** Start Working data **

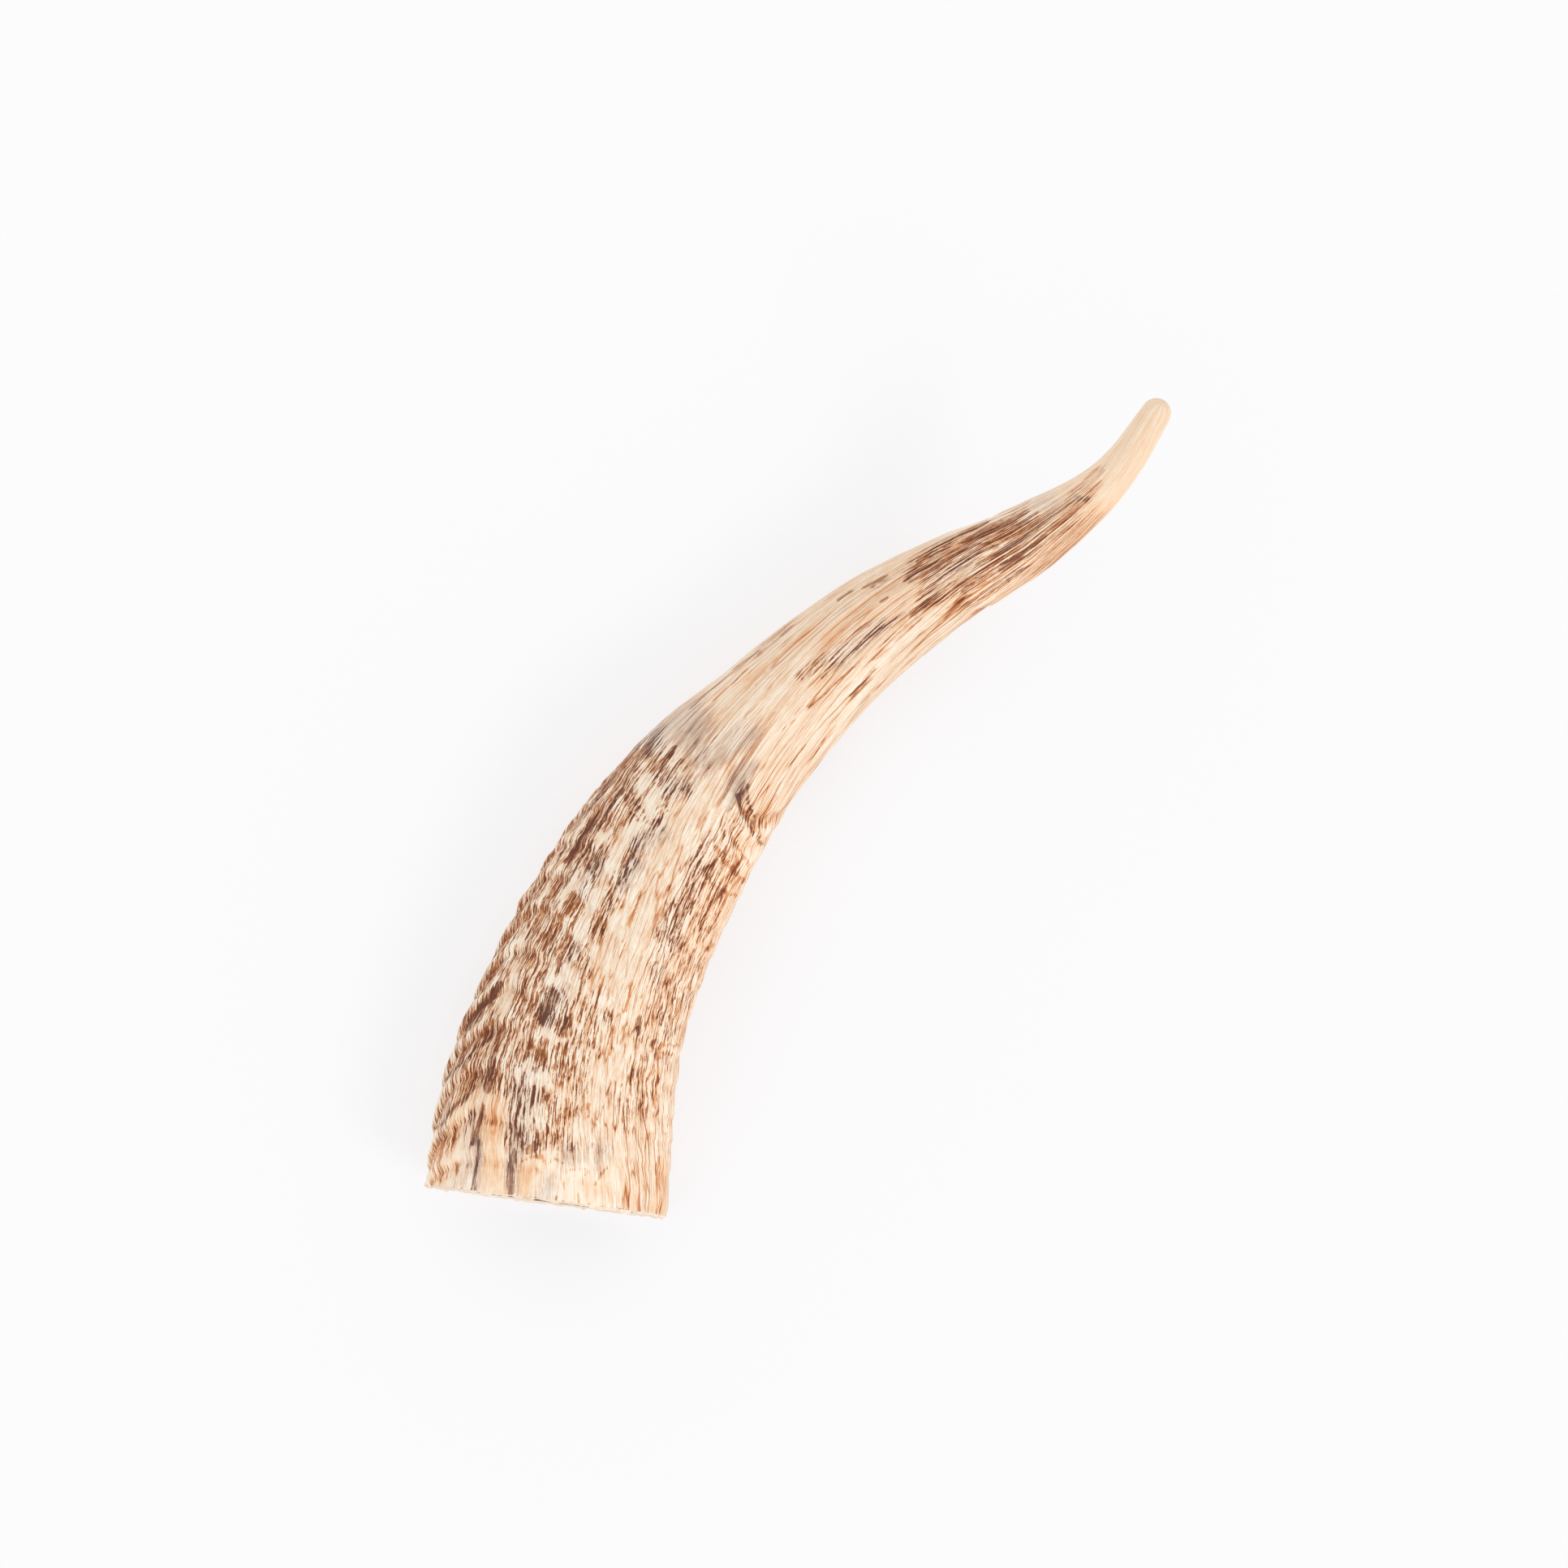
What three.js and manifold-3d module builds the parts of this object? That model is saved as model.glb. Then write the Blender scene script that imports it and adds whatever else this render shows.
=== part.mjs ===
import * as THREE from "three";
import { mergeVertices } from "three/addons/utils/BufferGeometryUtils.js";
import Module from "manifold-3d";

const { clamp, degToRad, lerp, radToDeg, smoothstep } = THREE.MathUtils;

// The horn sheath of a domestic goat, sawn off at the skull end and lying on its flatter side.
// Units are millimetres. +Z is up, +Y runs from the sawn end into the horn, and the horn curves
// to +X. Angles around the horn start at the keel and run over the crown to the inner side of
// the bend at 180 degrees. Distances along it start at the saw cut.

// The middle of the sawn end, measured from the centre of the horn's own footprint.
const SAWN_END = new THREE.Vector3(-39.2, -87.3, 0.1);
// The saw cut leans, so that its lower edge reaches out further than its upper edge.
const CUT_LEAN = 7;

// The axis at every 20 mm of its length, from 20 mm before the saw cut to the tip. The last
// value is the height above the table.
const STATION_STEP = 20;
const AXIS = [
  [0.2, -20, 13.6],
  [-0.2, 0, 13.8],
  [-0.6, 20, 13.9],
  [2.3, 39.8, 14.6],
  [7.9, 59, 15.3],
  [15.4, 77.6, 15.6],
  [25.1, 95.1, 14.5],
  [37.4, 110.8, 12.3],
  [51.1, 125.2, 14.4],
  [66.1, 137.4, 19.5],
  [81.2, 147.7, 28],
  [94.3, 160.3, 38.8],
  [102.3, 176, 50.5],
];
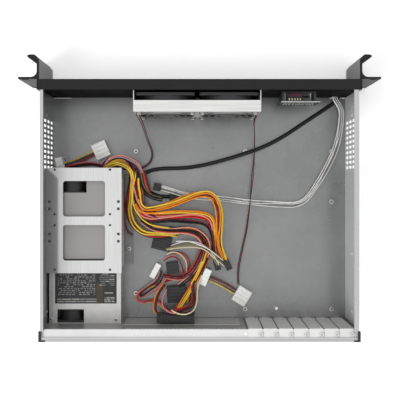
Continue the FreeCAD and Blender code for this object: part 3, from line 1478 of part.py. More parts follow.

** End Working data **

Reproduce all of the material above word for word.

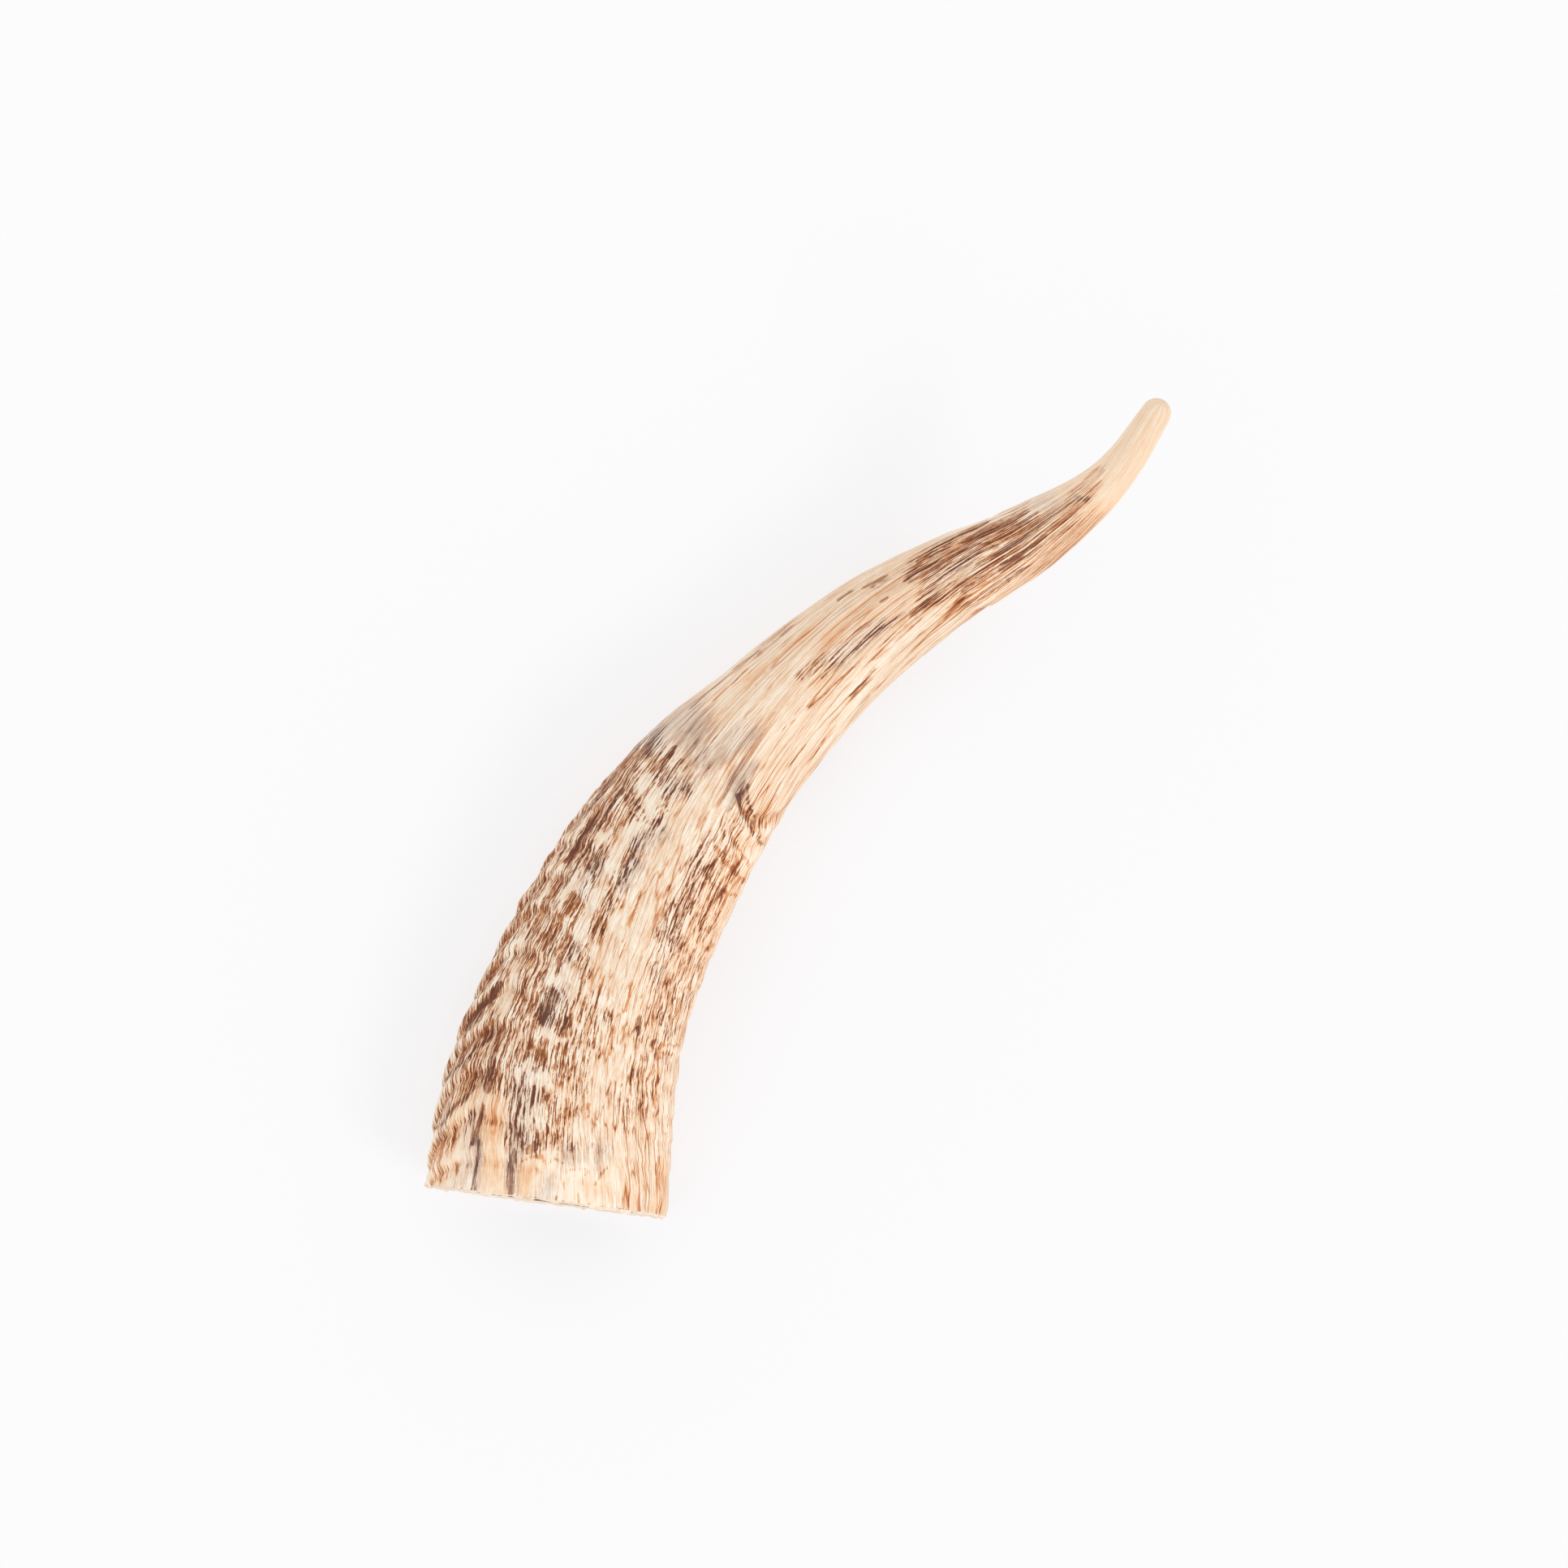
What three.js and manifold-3d module builds the parts of this object? That model is saved as model.glb. Then write the Blender scene script that imports it and adds whatever else this render shows.
=== part.mjs ===
import * as THREE from "three";
import { mergeVertices } from "three/addons/utils/BufferGeometryUtils.js";
import Module from "manifold-3d";

const { clamp, degToRad, lerp, radToDeg, smoothstep } = THREE.MathUtils;

// The horn sheath of a domestic goat, sawn off at the skull end and lying on its flatter side.
// Units are millimetres. +Z is up, +Y runs from the sawn end into the horn, and the horn curves
// to +X. Angles around the horn start at the keel and run over the crown to the inner side of
// the bend at 180 degrees. Distances along it start at the saw cut.

// The middle of the sawn end, measured from the centre of the horn's own footprint.
const SAWN_END = new THREE.Vector3(-39.2, -87.3, 0.1);
// The saw cut leans, so that its lower edge reaches out further than its upper edge.
const CUT_LEAN = 7;

// The axis at every 20 mm of its length, from 20 mm before the saw cut to the tip. The last
// value is the height above the table.
const STATION_STEP = 20;
const AXIS = [
  [0.2, -20, 13.6],
  [-0.2, 0, 13.8],
  [-0.6, 20, 13.9],
  [2.3, 39.8, 14.6],
  [7.9, 59, 15.3],
  [15.4, 77.6, 15.6],
  [25.1, 95.1, 14.5],
  [37.4, 110.8, 12.3],
  [51.1, 125.2, 14.4],
  [66.1, 137.4, 19.5],
  [81.2, 147.7, 28],
  [94.3, 160.3, 38.8],
  [102.3, 176, 50.5],
];
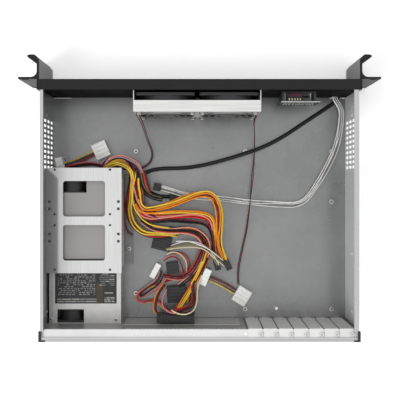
Continue the FreeCAD and Blender code for this object: part 3, from line 1478 of part.py. More parts follow.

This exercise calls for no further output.